-- STATED GOAL --
Repeat the whole of the data, keeping every detail the same.

[Rows from a 3D modeling dataset]
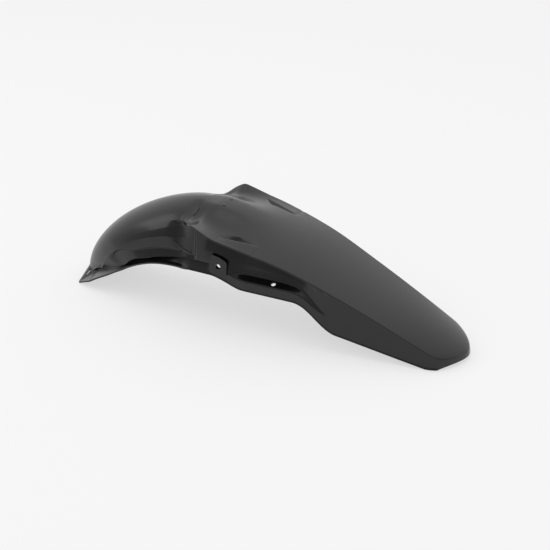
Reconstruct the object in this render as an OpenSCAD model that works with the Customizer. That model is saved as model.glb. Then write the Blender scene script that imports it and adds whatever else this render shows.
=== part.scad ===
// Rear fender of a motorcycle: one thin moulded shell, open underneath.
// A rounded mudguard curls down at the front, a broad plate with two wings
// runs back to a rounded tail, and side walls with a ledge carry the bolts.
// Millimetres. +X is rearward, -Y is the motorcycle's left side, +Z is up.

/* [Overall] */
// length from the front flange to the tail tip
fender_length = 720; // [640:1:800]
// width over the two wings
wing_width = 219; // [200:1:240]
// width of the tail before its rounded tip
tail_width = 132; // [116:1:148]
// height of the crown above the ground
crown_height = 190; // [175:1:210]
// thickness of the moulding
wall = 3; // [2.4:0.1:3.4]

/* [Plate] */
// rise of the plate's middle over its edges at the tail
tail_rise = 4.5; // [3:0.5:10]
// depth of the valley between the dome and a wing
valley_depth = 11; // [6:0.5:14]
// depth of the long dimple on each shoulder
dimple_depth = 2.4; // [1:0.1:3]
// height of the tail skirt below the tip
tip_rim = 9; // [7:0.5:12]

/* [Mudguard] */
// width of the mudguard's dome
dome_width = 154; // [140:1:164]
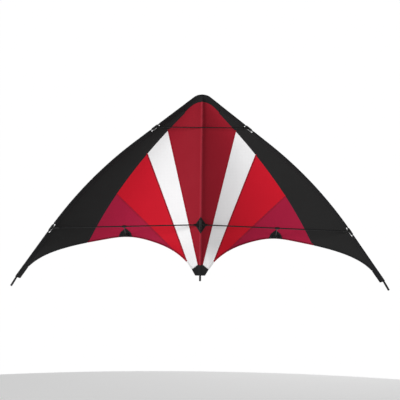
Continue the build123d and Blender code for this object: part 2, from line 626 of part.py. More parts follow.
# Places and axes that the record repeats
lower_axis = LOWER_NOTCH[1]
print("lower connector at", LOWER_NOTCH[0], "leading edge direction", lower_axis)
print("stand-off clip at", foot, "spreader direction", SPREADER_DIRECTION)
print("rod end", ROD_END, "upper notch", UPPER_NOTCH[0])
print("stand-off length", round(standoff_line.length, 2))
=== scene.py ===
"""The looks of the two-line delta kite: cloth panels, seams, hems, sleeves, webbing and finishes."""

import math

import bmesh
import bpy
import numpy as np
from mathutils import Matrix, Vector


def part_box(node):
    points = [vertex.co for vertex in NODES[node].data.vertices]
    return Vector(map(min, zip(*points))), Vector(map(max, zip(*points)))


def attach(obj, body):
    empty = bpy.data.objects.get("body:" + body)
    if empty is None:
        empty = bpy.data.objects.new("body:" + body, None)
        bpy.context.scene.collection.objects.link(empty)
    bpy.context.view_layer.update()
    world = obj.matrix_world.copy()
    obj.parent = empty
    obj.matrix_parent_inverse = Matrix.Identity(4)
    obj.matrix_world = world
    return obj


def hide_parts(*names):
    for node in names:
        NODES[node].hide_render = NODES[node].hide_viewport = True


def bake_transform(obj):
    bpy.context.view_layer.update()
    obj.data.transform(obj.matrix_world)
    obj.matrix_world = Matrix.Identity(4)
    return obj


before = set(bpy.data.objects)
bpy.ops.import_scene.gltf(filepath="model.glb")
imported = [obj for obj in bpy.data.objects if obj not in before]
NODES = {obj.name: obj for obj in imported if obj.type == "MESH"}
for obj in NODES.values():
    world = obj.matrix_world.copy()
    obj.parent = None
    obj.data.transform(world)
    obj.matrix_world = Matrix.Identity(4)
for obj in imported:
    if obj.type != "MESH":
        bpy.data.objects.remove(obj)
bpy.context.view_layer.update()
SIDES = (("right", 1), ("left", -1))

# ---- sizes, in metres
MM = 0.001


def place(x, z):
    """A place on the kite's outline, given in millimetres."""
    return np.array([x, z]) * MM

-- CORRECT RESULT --
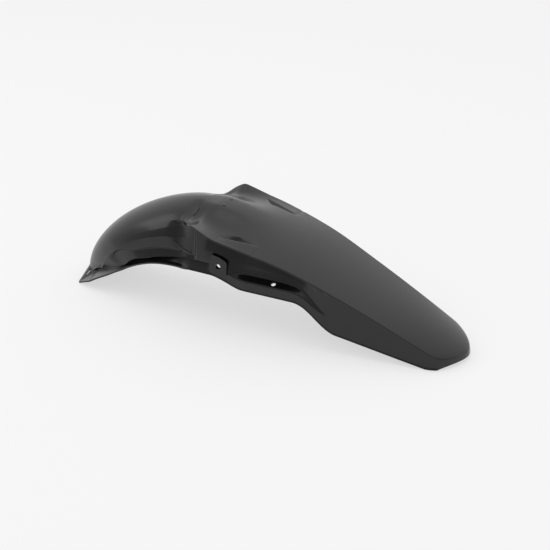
Reconstruct the object in this render as an OpenSCAD model that works with the Customizer. That model is saved as model.glb. Then write the Blender scene script that imports it and adds whatever else this render shows.
=== part.scad ===
// Rear fender of a motorcycle: one thin moulded shell, open underneath.
// A rounded mudguard curls down at the front, a broad plate with two wings
// runs back to a rounded tail, and side walls with a ledge carry the bolts.
// Millimetres. +X is rearward, -Y is the motorcycle's left side, +Z is up.

/* [Overall] */
// length from the front flange to the tail tip
fender_length = 720; // [640:1:800]
// width over the two wings
wing_width = 219; // [200:1:240]
// width of the tail before its rounded tip
tail_width = 132; // [116:1:148]
// height of the crown above the ground
crown_height = 190; // [175:1:210]
// thickness of the moulding
wall = 3; // [2.4:0.1:3.4]

/* [Plate] */
// rise of the plate's middle over its edges at the tail
tail_rise = 4.5; // [3:0.5:10]
// depth of the valley between the dome and a wing
valley_depth = 11; // [6:0.5:14]
// depth of the long dimple on each shoulder
dimple_depth = 2.4; // [1:0.1:3]
// height of the tail skirt below the tip
tip_rim = 9; // [7:0.5:12]

/* [Mudguard] */
// width of the mudguard's dome
dome_width = 154; // [140:1:164]
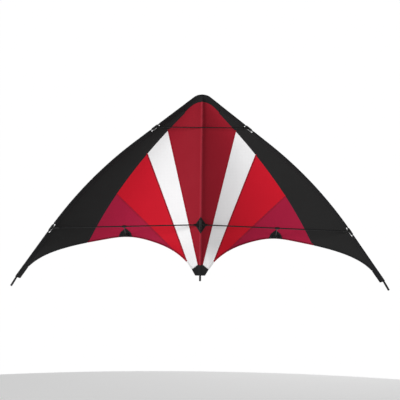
Continue the build123d and Blender code for this object: part 2, from line 626 of part.py. More parts follow.
# Places and axes that the record repeats
lower_axis = LOWER_NOTCH[1]
print("lower connector at", LOWER_NOTCH[0], "leading edge direction", lower_axis)
print("stand-off clip at", foot, "spreader direction", SPREADER_DIRECTION)
print("rod end", ROD_END, "upper notch", UPPER_NOTCH[0])
print("stand-off length", round(standoff_line.length, 2))
=== scene.py ===
"""The looks of the two-line delta kite: cloth panels, seams, hems, sleeves, webbing and finishes."""

import math

import bmesh
import bpy
import numpy as np
from mathutils import Matrix, Vector


def part_box(node):
    points = [vertex.co for vertex in NODES[node].data.vertices]
    return Vector(map(min, zip(*points))), Vector(map(max, zip(*points)))


def attach(obj, body):
    empty = bpy.data.objects.get("body:" + body)
    if empty is None:
        empty = bpy.data.objects.new("body:" + body, None)
        bpy.context.scene.collection.objects.link(empty)
    bpy.context.view_layer.update()
    world = obj.matrix_world.copy()
    obj.parent = empty
    obj.matrix_parent_inverse = Matrix.Identity(4)
    obj.matrix_world = world
    return obj


def hide_parts(*names):
    for node in names:
        NODES[node].hide_render = NODES[node].hide_viewport = True


def bake_transform(obj):
    bpy.context.view_layer.update()
    obj.data.transform(obj.matrix_world)
    obj.matrix_world = Matrix.Identity(4)
    return obj


before = set(bpy.data.objects)
bpy.ops.import_scene.gltf(filepath="model.glb")
imported = [obj for obj in bpy.data.objects if obj not in before]
NODES = {obj.name: obj for obj in imported if obj.type == "MESH"}
for obj in NODES.values():
    world = obj.matrix_world.copy()
    obj.parent = None
    obj.data.transform(world)
    obj.matrix_world = Matrix.Identity(4)
for obj in imported:
    if obj.type != "MESH":
        bpy.data.objects.remove(obj)
bpy.context.view_layer.update()
SIDES = (("right", 1), ("left", -1))

# ---- sizes, in metres
MM = 0.001


def place(x, z):
    """A place on the kite's outline, given in millimetres."""
    return np.array([x, z]) * MM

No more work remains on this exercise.